*TASK DETAILS*. Read the lines below. Copy out any that hold the string "this".

*MATERIAL TO PROCESS*.
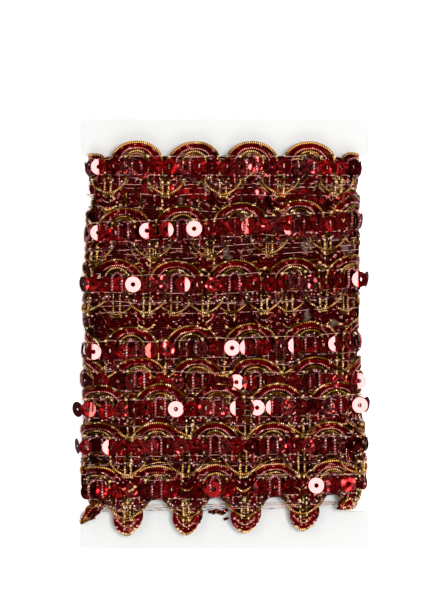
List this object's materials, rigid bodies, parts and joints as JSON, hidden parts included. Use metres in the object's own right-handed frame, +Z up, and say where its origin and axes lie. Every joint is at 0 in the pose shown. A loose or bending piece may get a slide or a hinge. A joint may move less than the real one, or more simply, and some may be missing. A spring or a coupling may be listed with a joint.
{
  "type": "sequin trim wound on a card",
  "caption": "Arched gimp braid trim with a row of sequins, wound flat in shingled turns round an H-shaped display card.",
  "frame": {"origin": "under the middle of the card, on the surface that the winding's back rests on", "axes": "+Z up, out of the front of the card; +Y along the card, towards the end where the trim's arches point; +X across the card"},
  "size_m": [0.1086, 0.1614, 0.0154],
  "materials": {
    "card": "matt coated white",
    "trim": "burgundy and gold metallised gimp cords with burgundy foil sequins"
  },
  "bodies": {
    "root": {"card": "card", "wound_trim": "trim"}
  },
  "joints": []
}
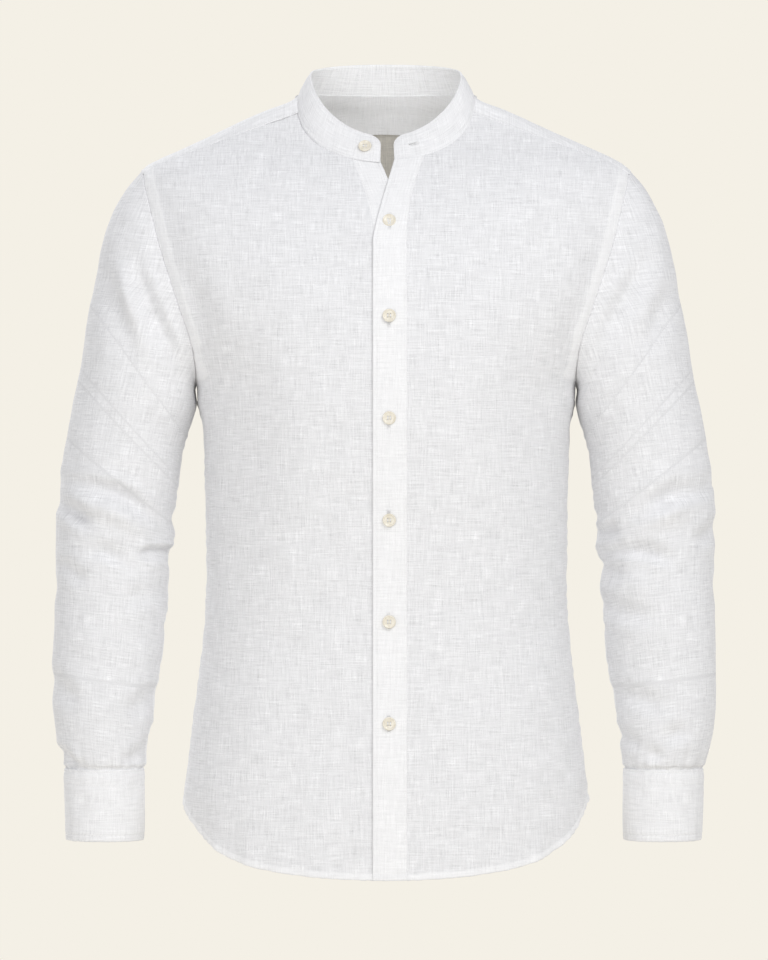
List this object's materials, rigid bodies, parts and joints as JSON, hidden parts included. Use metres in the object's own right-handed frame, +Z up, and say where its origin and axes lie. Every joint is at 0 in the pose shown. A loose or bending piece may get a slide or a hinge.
* * *
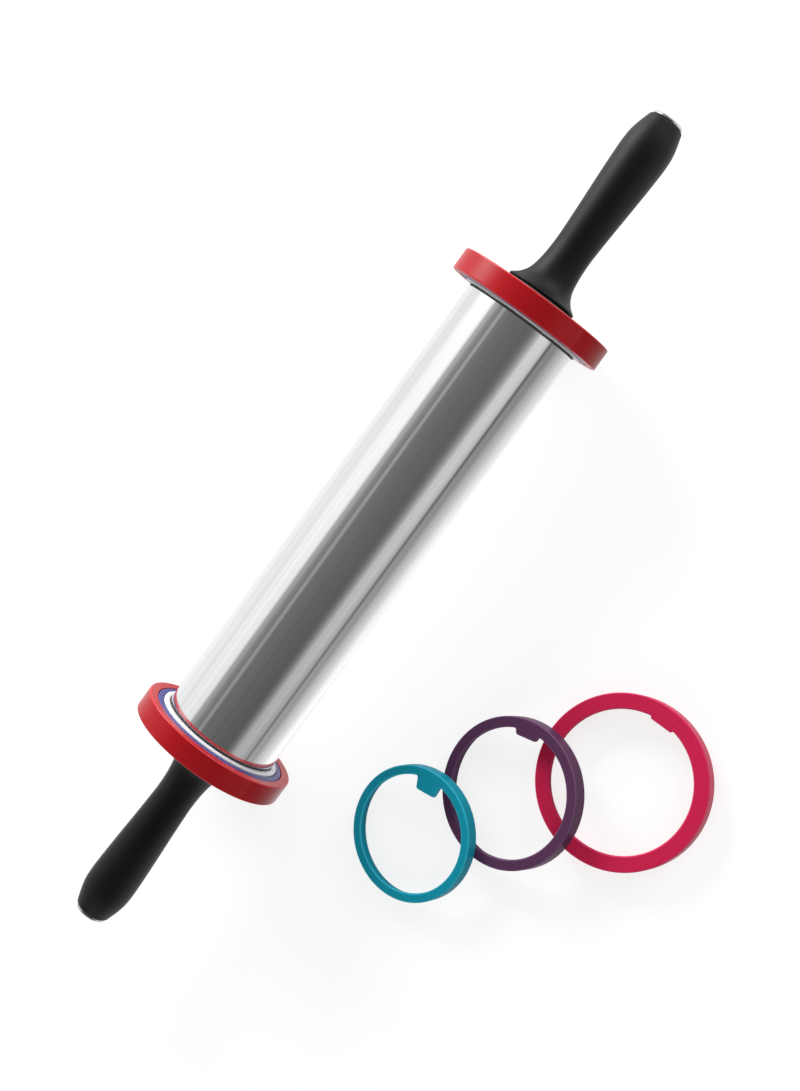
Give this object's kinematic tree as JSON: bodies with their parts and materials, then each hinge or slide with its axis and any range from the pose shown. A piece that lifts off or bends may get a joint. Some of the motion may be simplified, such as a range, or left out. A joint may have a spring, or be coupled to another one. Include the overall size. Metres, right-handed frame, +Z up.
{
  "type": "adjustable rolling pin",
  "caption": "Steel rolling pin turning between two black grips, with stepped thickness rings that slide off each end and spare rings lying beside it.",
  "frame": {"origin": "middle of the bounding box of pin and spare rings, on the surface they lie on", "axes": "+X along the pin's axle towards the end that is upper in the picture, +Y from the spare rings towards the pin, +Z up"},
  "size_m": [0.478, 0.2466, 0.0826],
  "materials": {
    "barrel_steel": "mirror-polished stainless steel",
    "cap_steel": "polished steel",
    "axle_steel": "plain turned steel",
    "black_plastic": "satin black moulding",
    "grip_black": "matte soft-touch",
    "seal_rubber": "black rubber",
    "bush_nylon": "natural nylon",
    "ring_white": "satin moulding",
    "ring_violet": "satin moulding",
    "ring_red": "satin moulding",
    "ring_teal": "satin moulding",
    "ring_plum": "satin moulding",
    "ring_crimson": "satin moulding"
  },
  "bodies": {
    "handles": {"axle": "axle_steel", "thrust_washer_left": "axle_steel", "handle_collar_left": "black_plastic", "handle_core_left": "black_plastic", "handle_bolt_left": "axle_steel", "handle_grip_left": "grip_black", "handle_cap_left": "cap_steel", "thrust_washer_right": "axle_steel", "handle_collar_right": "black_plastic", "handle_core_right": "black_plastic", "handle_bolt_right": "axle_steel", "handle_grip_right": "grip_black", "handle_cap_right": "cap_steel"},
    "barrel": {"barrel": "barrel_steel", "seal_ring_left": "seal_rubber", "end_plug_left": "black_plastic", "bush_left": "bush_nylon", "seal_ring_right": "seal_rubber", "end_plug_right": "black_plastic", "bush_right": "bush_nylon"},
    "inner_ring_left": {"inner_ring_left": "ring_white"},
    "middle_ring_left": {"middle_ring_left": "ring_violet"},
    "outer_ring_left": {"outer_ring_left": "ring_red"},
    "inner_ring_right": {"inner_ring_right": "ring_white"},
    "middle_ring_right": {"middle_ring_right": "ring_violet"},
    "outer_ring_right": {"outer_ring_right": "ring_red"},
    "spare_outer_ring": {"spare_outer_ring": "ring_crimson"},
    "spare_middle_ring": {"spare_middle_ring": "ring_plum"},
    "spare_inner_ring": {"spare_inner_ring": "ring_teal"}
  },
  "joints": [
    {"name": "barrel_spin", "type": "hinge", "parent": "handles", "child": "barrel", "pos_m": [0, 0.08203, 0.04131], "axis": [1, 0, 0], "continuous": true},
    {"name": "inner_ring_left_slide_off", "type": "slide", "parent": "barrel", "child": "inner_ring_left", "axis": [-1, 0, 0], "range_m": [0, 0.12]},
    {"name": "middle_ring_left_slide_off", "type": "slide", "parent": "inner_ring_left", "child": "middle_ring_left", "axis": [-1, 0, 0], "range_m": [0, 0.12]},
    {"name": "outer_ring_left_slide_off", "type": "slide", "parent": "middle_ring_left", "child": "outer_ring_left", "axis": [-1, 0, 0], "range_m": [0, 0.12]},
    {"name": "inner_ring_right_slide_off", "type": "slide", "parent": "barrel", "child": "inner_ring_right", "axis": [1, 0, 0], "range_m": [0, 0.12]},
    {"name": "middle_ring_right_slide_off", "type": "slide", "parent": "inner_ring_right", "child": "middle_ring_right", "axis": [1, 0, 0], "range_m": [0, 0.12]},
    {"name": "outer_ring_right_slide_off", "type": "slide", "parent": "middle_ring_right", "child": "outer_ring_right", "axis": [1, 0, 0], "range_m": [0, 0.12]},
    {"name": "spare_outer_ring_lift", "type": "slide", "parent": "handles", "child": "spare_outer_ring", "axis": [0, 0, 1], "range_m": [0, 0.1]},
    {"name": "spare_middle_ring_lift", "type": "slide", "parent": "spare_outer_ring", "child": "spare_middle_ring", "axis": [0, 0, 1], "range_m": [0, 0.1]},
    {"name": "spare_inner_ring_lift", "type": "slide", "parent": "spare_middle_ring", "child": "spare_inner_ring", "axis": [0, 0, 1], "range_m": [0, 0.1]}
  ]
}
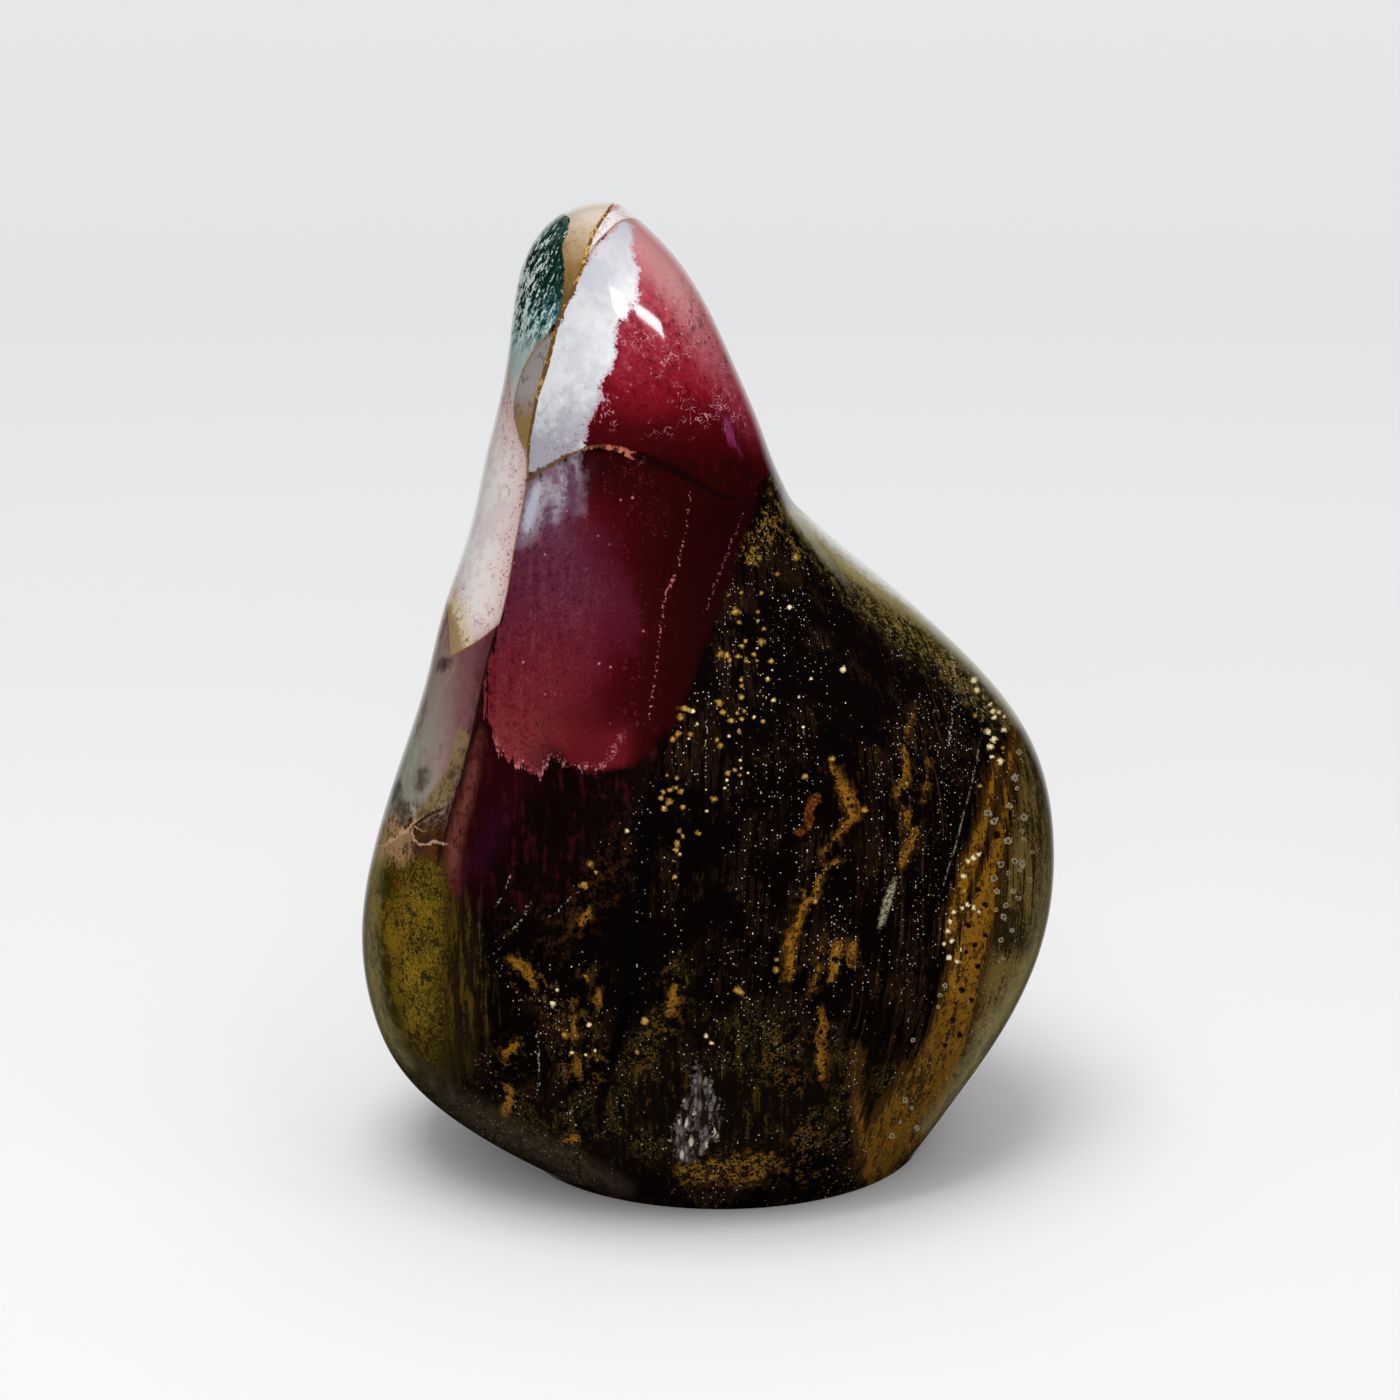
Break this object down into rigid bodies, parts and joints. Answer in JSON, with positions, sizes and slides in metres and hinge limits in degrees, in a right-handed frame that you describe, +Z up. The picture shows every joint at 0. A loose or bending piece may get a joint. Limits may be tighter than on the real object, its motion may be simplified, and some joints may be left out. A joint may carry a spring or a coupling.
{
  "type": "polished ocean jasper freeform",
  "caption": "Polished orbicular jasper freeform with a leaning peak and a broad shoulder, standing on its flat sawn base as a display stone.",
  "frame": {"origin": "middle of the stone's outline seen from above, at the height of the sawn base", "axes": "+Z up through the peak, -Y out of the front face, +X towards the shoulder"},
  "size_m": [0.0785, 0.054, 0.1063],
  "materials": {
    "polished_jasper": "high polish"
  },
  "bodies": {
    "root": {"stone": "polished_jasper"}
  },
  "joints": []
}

*COMPLETE OUTPUT*.
List this object's materials, rigid bodies, parts and joints as JSON, hidden parts included. Use metres in the object's own right-handed frame, +Z up, and say where its origin and axes lie. Every joint is at 0 in the pose shown. A loose or bending piece may get a slide or a hinge. A joint may move less than the real one, or more simply, and some may be missing. A spring or a coupling may be listed with a joint.
List this object's materials, rigid bodies, parts and joints as JSON, hidden parts included. Use metres in the object's own right-handed frame, +Z up, and say where its origin and axes lie. Every joint is at 0 in the pose shown. A loose or bending piece may get a slide or a hinge.
Give this object's kinematic tree as JSON: bodies with their parts and materials, then each hinge or slide with its axis and any range from the pose shown. A piece that lifts off or bends may get a joint. Some of the motion may be simplified, such as a range, or left out. A joint may have a spring, or be coupled to another one. Include the overall size. Metres, right-handed frame, +Z up.
Break this object down into rigid bodies, parts and joints. Answer in JSON, with positions, sizes and slides in metres and hinge limits in degrees, in a right-handed frame that you describe, +Z up. The picture shows every joint at 0. A loose or bending piece may get a joint. Limits may be tighter than on the real object, its motion may be simplified, and some joints may be left out. A joint may carry a spring or a coupling.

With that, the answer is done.